#### SOURCE DATA ####

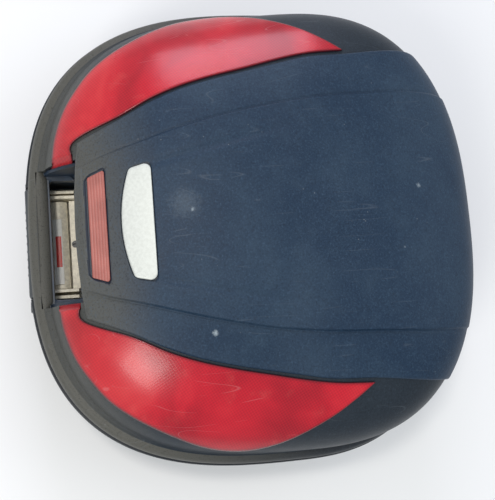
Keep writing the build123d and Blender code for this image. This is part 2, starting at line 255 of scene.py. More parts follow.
def moulded_plastic(name, base, faded, rough=0.5, grain=1.0, dust=0.25, tail=None, scuffs=()):
    """Fine grained moulded plastic: leathery micro grain, cloudy fading, pale dust and sparse scratches."""
    p = Paint(name, base, rough, specular=0.28)
    cloud = p.noise(0.012, 4.0, 0.55)
    fine = p.noise(0.09, 5.0, 0.6)
    fade = (cloud.step(0.35, 0.72) * 0.55 + fine.step(0.45, 0.8) * 0.25)
    colour = p.mix(fade.clamp(), base, faded)
    if tail:
        tint, near, far, amount = tail
        _, y, _ = p.axes()
        reached = (y + cloud * 40.0 - 20.0).step(near, far)
        colour = p.mix((reached * amount).clamp(), colour, tint)
    speckle = p.noise(0.55, 3.0, 0.7)
    bright = tuple(c * 1.5 for c in faded)
    colour = p.mix((speckle.step(0.50, 0.75) * 0.55 * grain).clamp(), colour, bright)
    colour = p.mix((speckle.step(0.50, 0.25) * 0.60 * grain).clamp(), colour, tuple(c * 0.35 for c in base))
    specks = p.cells(0.10).step(0.085, 0.03) * p.noise(0.02, 2.0).step(0.5, 0.62)
    colour = p.mix((specks * dust).clamp(), colour, (0.30, 0.32, 0.33))
    for turn, scale in ((0.45, 0.05), (-0.7, 0.06), (1.25, 0.045)):
        hair = p.noise(scale, 0.0, 0.5, p.place(1.0, 0.03, 1.0, (0, 0, turn)))
        where = p.noise(0.022, 1.0, 0.5, p.place(1.0, 1.0, 1.0, (turn, 0, 0))).step(0.57, 0.66)
        line = (1.0 - ((hair - 0.5).abs() * 160.0).min(1.0)) * where
        colour = p.mix((line * 0.11).clamp(), colour, (0.26, 0.29, 0.32))
    if scuffs:
        x, y, z = p.axes()
        broken = p.noise(0.35, 3.0, 0.7)
        for at_x, at_y, size, amount in scuffs:
            at = (at_x, at_y, float(dome(at_x, at_y, 4.0)))
            away = ((x - at[0]).abs() ** 2.0 + (y - at[1]).abs() ** 2.0 + (z - at[2]).abs() ** 2.0) ** 0.5
            worn = (away + broken * size * 1.4).step(size * 1.7, size * 0.8)
            colour = p.mix((worn * amount).clamp(), colour, (0.50, 0.58, 0.62))
    p.put("Base Color", colour)
    p.put("Roughness", (fade * 0.10 + fine * 0.10 + (rough - 0.05)).clamp())
    height = p.cells(0.8) * 0.6 + speckle * 0.8
    p.bump(height * grain, 0.35, 0.0003)
    return p


def lens_plastic(name):
    """Glossy red reflector: crossed prism rows, darker deep down and dulled in patches; darker near its
    borders, with painted shade on the right lens's sloped end wall.
    """
    p = Paint(name, (0.50, 0.012, 0.025), 0.2, coat=0.15, coat_rough=0.14, specular=0.32)
    x, y, _ = p.axes()
    one = ((x * 0.87 + y * 0.5) / PRISM).fract() - 0.5
    two = ((y * 0.87 - x * 0.5) / PRISM).fract() - 0.5
    prism = one.abs() + two.abs()
    cloud = p.noise(0.011, 3.0, 0.55, warp=0.6)
    patchy = p.noise(0.035, 4.0, 0.6)
    glow = prism.step(0.12, 0.85) * 0.30 + cloud.step(0.3, 0.7) * 0.6
    colour = p.mix(glow.clamp(), (0.26, 0.002, 0.012), (0.64, 0.012, 0.028))
    dull = patchy.step(0.52, 0.80) * 0.12 + cloud.step(0.56, 0.75) * 0.10
    dull = dull + y.step(-90.0, -190.0) * 0.10
    colour = p.mix(dull.clamp(), colour, (0.72, 0.17, 0.13))
    scratch = 0.0
    for turn in (0.75, -0.5):
        hair = p.noise(0.06, 0.0, 0.5, p.place(1.0, 0.04, 1.0, (0, 0, turn)))
        where = p.noise(0.024, 1.0, 0.5, p.place(1.0, 1.0, 1.0, (turn, 0, 0))).step(0.56, 0.64)
        scratch = (1.0 - ((hair - 0.5).abs() * 150.0).min(1.0)) * where + scratch
    colour = p.mix((scratch * 0.13).clamp(), colour, (0.75, 0.45, 0.45))
    # Darker near the lens's borders; through the same attribute, the right lens's sloped end wall is darkened
    # as painted shade.
    border = Sig(p.tree, p.node("ShaderNodeAttribute", out="Fac", p_attribute_name="border"))
    outline = border.step(4.0, 1.0) * 0.45 + border.step(1.5, 0.7) * 0.5
    colour = p.mix(outline.clamp(), colour, (0.05, 0.003, 0.008))
    p.put("Base Color", colour)
    p.put("Roughness", (dull * 0.6 + scratch * 0.2 + 0.24).clamp())
    p.bump(prism * 0.6 + patchy * 0.15, 0.14, 0.0004)
    return p


def plain(name, base, rough, metal=0.0, noise_scale=0.08, spread=0.15, bump=0.05, coat=0.0):
    """Even surface with slight cloudy change in tone and gloss."""
    p = Paint(name, base, rough, metal, coat=coat)
    n = p.noise(noise_scale, 4.0, 0.6)
    dark = tuple(c * (1 - spread) for c in base)
    pale = tuple(min(1.0, c * (1 + spread) + 0.01 * spread) for c in base)
    p.put("Base Color", p.mix(n.step(0.3, 0.7), dark, pale))
    p.put("Roughness", (n * 0.2 + (rough - 0.1)).clamp())
    if bump:
        p.bump(p.noise(0.9, 3.0), bump, 0.0003)
    return p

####

_GOAL OF THE EXERCISE:_
Go through the listing and print each line exactly as it appears.

_WRITTEN REPLY:_
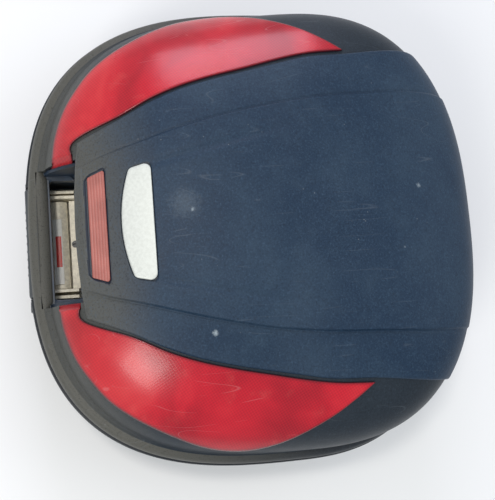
Keep writing the build123d and Blender code for this image. This is part 2, starting at line 255 of scene.py. More parts follow.
def moulded_plastic(name, base, faded, rough=0.5, grain=1.0, dust=0.25, tail=None, scuffs=()):
    """Fine grained moulded plastic: leathery micro grain, cloudy fading, pale dust and sparse scratches."""
    p = Paint(name, base, rough, specular=0.28)
    cloud = p.noise(0.012, 4.0, 0.55)
    fine = p.noise(0.09, 5.0, 0.6)
    fade = (cloud.step(0.35, 0.72) * 0.55 + fine.step(0.45, 0.8) * 0.25)
    colour = p.mix(fade.clamp(), base, faded)
    if tail:
        tint, near, far, amount = tail
        _, y, _ = p.axes()
        reached = (y + cloud * 40.0 - 20.0).step(near, far)
        colour = p.mix((reached * amount).clamp(), colour, tint)
    speckle = p.noise(0.55, 3.0, 0.7)
    bright = tuple(c * 1.5 for c in faded)
    colour = p.mix((speckle.step(0.50, 0.75) * 0.55 * grain).clamp(), colour, bright)
    colour = p.mix((speckle.step(0.50, 0.25) * 0.60 * grain).clamp(), colour, tuple(c * 0.35 for c in base))
    specks = p.cells(0.10).step(0.085, 0.03) * p.noise(0.02, 2.0).step(0.5, 0.62)
    colour = p.mix((specks * dust).clamp(), colour, (0.30, 0.32, 0.33))
    for turn, scale in ((0.45, 0.05), (-0.7, 0.06), (1.25, 0.045)):
        hair = p.noise(scale, 0.0, 0.5, p.place(1.0, 0.03, 1.0, (0, 0, turn)))
        where = p.noise(0.022, 1.0, 0.5, p.place(1.0, 1.0, 1.0, (turn, 0, 0))).step(0.57, 0.66)
        line = (1.0 - ((hair - 0.5).abs() * 160.0).min(1.0)) * where
        colour = p.mix((line * 0.11).clamp(), colour, (0.26, 0.29, 0.32))
    if scuffs:
        x, y, z = p.axes()
        broken = p.noise(0.35, 3.0, 0.7)
        for at_x, at_y, size, amount in scuffs:
            at = (at_x, at_y, float(dome(at_x, at_y, 4.0)))
            away = ((x - at[0]).abs() ** 2.0 + (y - at[1]).abs() ** 2.0 + (z - at[2]).abs() ** 2.0) ** 0.5
            worn = (away + broken * size * 1.4).step(size * 1.7, size * 0.8)
            colour = p.mix((worn * amount).clamp(), colour, (0.50, 0.58, 0.62))
    p.put("Base Color", colour)
    p.put("Roughness", (fade * 0.10 + fine * 0.10 + (rough - 0.05)).clamp())
    height = p.cells(0.8) * 0.6 + speckle * 0.8
    p.bump(height * grain, 0.35, 0.0003)
    return p


def lens_plastic(name):
    """Glossy red reflector: crossed prism rows, darker deep down and dulled in patches; darker near its
    borders, with painted shade on the right lens's sloped end wall.
    """
    p = Paint(name, (0.50, 0.012, 0.025), 0.2, coat=0.15, coat_rough=0.14, specular=0.32)
    x, y, _ = p.axes()
    one = ((x * 0.87 + y * 0.5) / PRISM).fract() - 0.5
    two = ((y * 0.87 - x * 0.5) / PRISM).fract() - 0.5
    prism = one.abs() + two.abs()
    cloud = p.noise(0.011, 3.0, 0.55, warp=0.6)
    patchy = p.noise(0.035, 4.0, 0.6)
    glow = prism.step(0.12, 0.85) * 0.30 + cloud.step(0.3, 0.7) * 0.6
    colour = p.mix(glow.clamp(), (0.26, 0.002, 0.012), (0.64, 0.012, 0.028))
    dull = patchy.step(0.52, 0.80) * 0.12 + cloud.step(0.56, 0.75) * 0.10
    dull = dull + y.step(-90.0, -190.0) * 0.10
    colour = p.mix(dull.clamp(), colour, (0.72, 0.17, 0.13))
    scratch = 0.0
    for turn in (0.75, -0.5):
        hair = p.noise(0.06, 0.0, 0.5, p.place(1.0, 0.04, 1.0, (0, 0, turn)))
        where = p.noise(0.024, 1.0, 0.5, p.place(1.0, 1.0, 1.0, (turn, 0, 0))).step(0.56, 0.64)
        scratch = (1.0 - ((hair - 0.5).abs() * 150.0).min(1.0)) * where + scratch
    colour = p.mix((scratch * 0.13).clamp(), colour, (0.75, 0.45, 0.45))
    # Darker near the lens's borders; through the same attribute, the right lens's sloped end wall is darkened
    # as painted shade.
    border = Sig(p.tree, p.node("ShaderNodeAttribute", out="Fac", p_attribute_name="border"))
    outline = border.step(4.0, 1.0) * 0.45 + border.step(1.5, 0.7) * 0.5
    colour = p.mix(outline.clamp(), colour, (0.05, 0.003, 0.008))
    p.put("Base Color", colour)
    p.put("Roughness", (dull * 0.6 + scratch * 0.2 + 0.24).clamp())
    p.bump(prism * 0.6 + patchy * 0.15, 0.14, 0.0004)
    return p


def plain(name, base, rough, metal=0.0, noise_scale=0.08, spread=0.15, bump=0.05, coat=0.0):
    """Even surface with slight cloudy change in tone and gloss."""
    p = Paint(name, base, rough, metal, coat=coat)
    n = p.noise(noise_scale, 4.0, 0.6)
    dark = tuple(c * (1 - spread) for c in base)
    pale = tuple(min(1.0, c * (1 + spread) + 0.01 * spread) for c in base)
    p.put("Base Color", p.mix(n.step(0.3, 0.7), dark, pale))
    p.put("Roughness", (n * 0.2 + (rough - 0.1)).clamp())
    if bump:
        p.bump(p.noise(0.9, 3.0), bump, 0.0003)
    return p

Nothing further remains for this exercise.